Às vezes, eles não têm opção. Por exemplo, a principal oferenda para os espíritos que estou chamando de patogênicos são os peixes. Só que, com a construção das hidrelétricas nos rios da bacia do Juruena, eles já não têm mais possibilidade de manter os rituais da forma que eles conseguiam, que era através das barragens coletivas. Hoje, eles dependem de peixe comprado, criado em tanques. E aí, sentem-se na dependência econômica.

Porantim – Essa questão da dinâmica que se impõe, da interferência externa em práticas culturais deixou de ser possíveis, é a grande questão para os Enawenê-Nawê hoje?

Fausto Campoli – Acho que no meio disso tudo está embutida exatamente essa preocupação. Porque você tem os jovens que já nasceram dentro dessa dinâmica. E você também tem uma geração anterior que nasceu numa outra dinâmica e está vendo o que está acontecendo, e a rapidez com que tudo está acontecendo. Então, eles têm essa preocupação do que vai ser, de como agir.

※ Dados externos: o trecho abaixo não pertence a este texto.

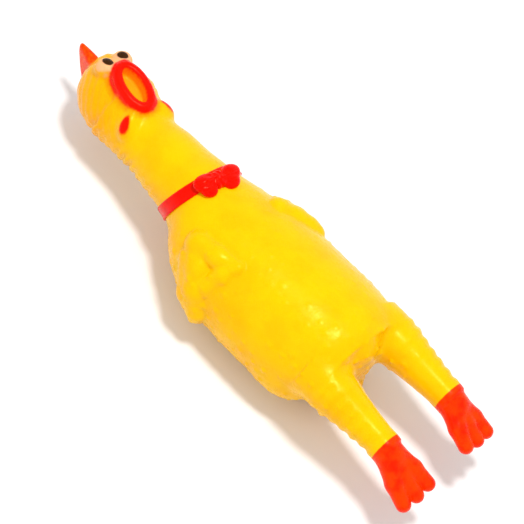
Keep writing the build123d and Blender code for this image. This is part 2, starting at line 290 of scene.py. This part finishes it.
def wattle_axes(sign):
    out = unit(h_left * sign * 0.75 + h_front * 0.66)
    down = unit(-h_up * 0.5 - h_front * 1.05 + h_left * sign * 0.45)
    down = unit(down - out * (down @ out))
    return np.array([np.cross(down, out), down, out])


def wattle_drop(p, sign):
    """Flat pear-shaped distance to the painted drop, narrow end up."""
    q = (p - np.asarray(WATTLE_AT["left" if sign > 0 else "right"], F)) @ wattle_axes(sign).T.astype(F)
    grow = 1 + 0.045 * np.clip(q[:, 1], -6, 6)
    return (np.sqrt((q[:, 0] / grow) ** 2 + (q[:, 1] * 0.5) ** 2 + (q[:, 2] * 0.25) ** 2) - 3.0)


COMB = [(66.0, 11.6), (66.4, 6.8), (62.2, -3.6), (55.2, -11.8), (43.0, -14.5), (43.0, 9.0), (56.0, 12.0)]


def comb_fin(p):
    """Fin standing on the crown: up and front corners of its outline, thinner towards the tip."""
    q = (p - HEAD_BASE.astype(F)) @ HEAD_AXES.T.astype(F)
    flat = None
    for (u0, f0), (u1, f1) in zip(COMB, COMB[1:] + COMB[:1]):
        out = unit((f0 - f1, u1 - u0)).astype(F)
        edge = (q[:, 1] - F(u0)) * out[0] + (q[:, 2] - F(f0)) * out[1]
        flat = edge if flat is None else smax(flat, edge, 2.0)
    thick = 2.1 + 0.17 * np.clip(63 - q[:, 1], 0, 15)
    return smax(flat, np.abs(q[:, 0]) - thick, 3.4)


def near(p, c, r):
    return np.nonzero(((p - np.asarray(c, F)) ** 2).sum(1) < r * r)[0]


def put(d, p, part, centre, reach, k, join=smin):
    i = near(p, centre, reach)
    if len(i):
        d[i] = join(d[i], part(p[i]).astype(F), k)


def field(p):
    """Signed distance to the outside of the whole skin at rest, mm."""
    d = tube(p, BODY)
    put(d, p, lambda q: ellipsoid(q, SKULL, (21.2, 25.6, 23.0), HEAD_AXES), SKULL, 50, 5.0)
    put(d, p, lambda q: ellipsoid(q, (2, -66, 43.5), (35, 21.0, 27.5)), (2, -66, 43), 60, 8.0)
    for _, sign in SIDES:
        pad = on_torso(-50, 196 if sign < 0 else -18, -10.5 if sign < 0 else -6.6)
        put(d, p, lambda q: ellipsoid(q, pad, (12.0, 23.0, 15.5)), pad, 45, 2.4)
    put(d, p, lambda q: ellipsoid(q, TAIL[0], TAIL[1]), TAIL[0], 45, 4.0)
    for _, sign in SIDES:
        x = LEG_MID_X + sign * LEG_X
        put(d, p, lambda q: tube(q, leg_stations(sign)), (x, -100, LEG_Z), 60, 4.5)
        foot = None
        parts = foot_parts(sign)
        i = near(p, (x, -145, LEG_Z - 6), 40)
        for links in parts:
            whole = None
            for a, b, ra, rb in links:
                c = cone(p[i], a, b, ra, rb)
                whole = c if whole is None else smin(whole, c, 2.0)
            foot = whole if foot is None else smin(foot, whole, 1.3)
        d[i] = smin(d[i], foot, 2.5)
        for links in wing_parts(sign):
            mid = links[1][0]
            put(d, p, lambda q: chain(q, links, 3.2), mid, 60, 1.1)
    put(d, p, lambda q: ellipsoid(q, VENT[0], VENT[1]), VENT[0], 32, 1.6)
    for side, sign in SIDES:
        wattle, eye = WATTLE_AT[side], EYE_AT[side]
        put(d, p, lambda q: ellipsoid(q, wattle, (4.6, 8.6, 4.4), wattle_axes(sign)), wattle, 22, 4.0)
        put(d, p, lambda q: ellipsoid(q, eye, (6.3, 6.1, 6.3), HEAD_AXES), eye, 20, 2.6)
    put(d, p, lambda q: ellipsoid(q, BROW, (10.5, 8.5, 9.0), HEAD_AXES), BROW, 26, 3.5)
    put(d, p, lip_ring, LIP_AT, 36, 3.6)
    put(d, p, lambda q: -mouth_hole(q), LIP_AT, 36, 1.6, smax)
    put(d, p, comb_fin, head_at(52, 4), 36, 1.8)
    return smax(d, -p[:, 2], 2.5)


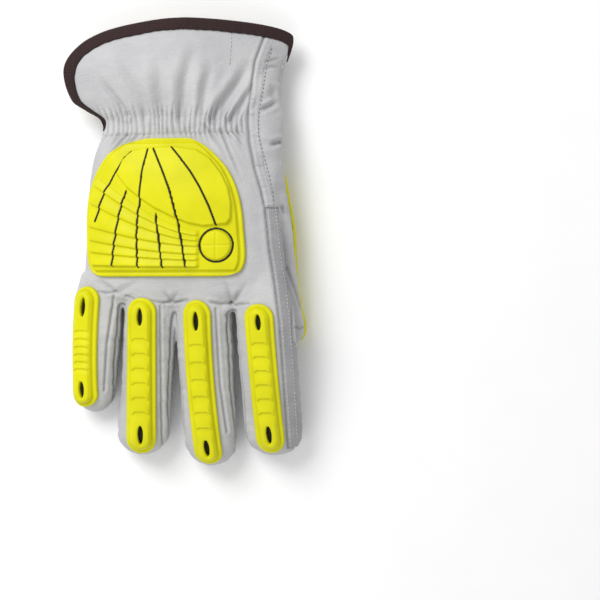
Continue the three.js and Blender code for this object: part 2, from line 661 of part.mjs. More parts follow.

Os antropólogos costumam dizer, e eles têm razão, que toda cultura é dinâmica. Toda cultura, de fato, é dinâmica, mas a grande questão é: com que tempo, e com que qualidade de tempo você tem chances de agir para entender e para se resguardar dentro dessa dinâmica. Às vezes, não tem. Por exemplo: as empresas das PCHs vêm negociar com os Enawenê-Nawê pouco antes do período dos Enawenê-Nawê precisarem de peixe, sabendo disso. E nessas circunstâncias, os Enawenê-Nawê não têm opção. Porque o que eles precisam, de fato, e não podem deixar de fazer, é ofertar os peixes.

Porantim – Talvez essas trocas também os ajudem a traçar estratégias sobre como fazer o manejo dessas relações.

Fausto Campoli – Sem dúvida. Isso faz parte da alma do Enawenê-Nawê, inclusive. O problema é que, às vezes, não existe uma compatibilidade de tempo para que essa leitura possa ser feita com calma. Tudo chega de maneira muito veloz.

Um deles me falou: “quando a gente começou a ouvir falar sobre isso, é como se a gente estivesse na praia com a aguinha batendo nos pés. Quando a gente piscou os olhos, ela estava no pescoço”. Esse que é o ponto.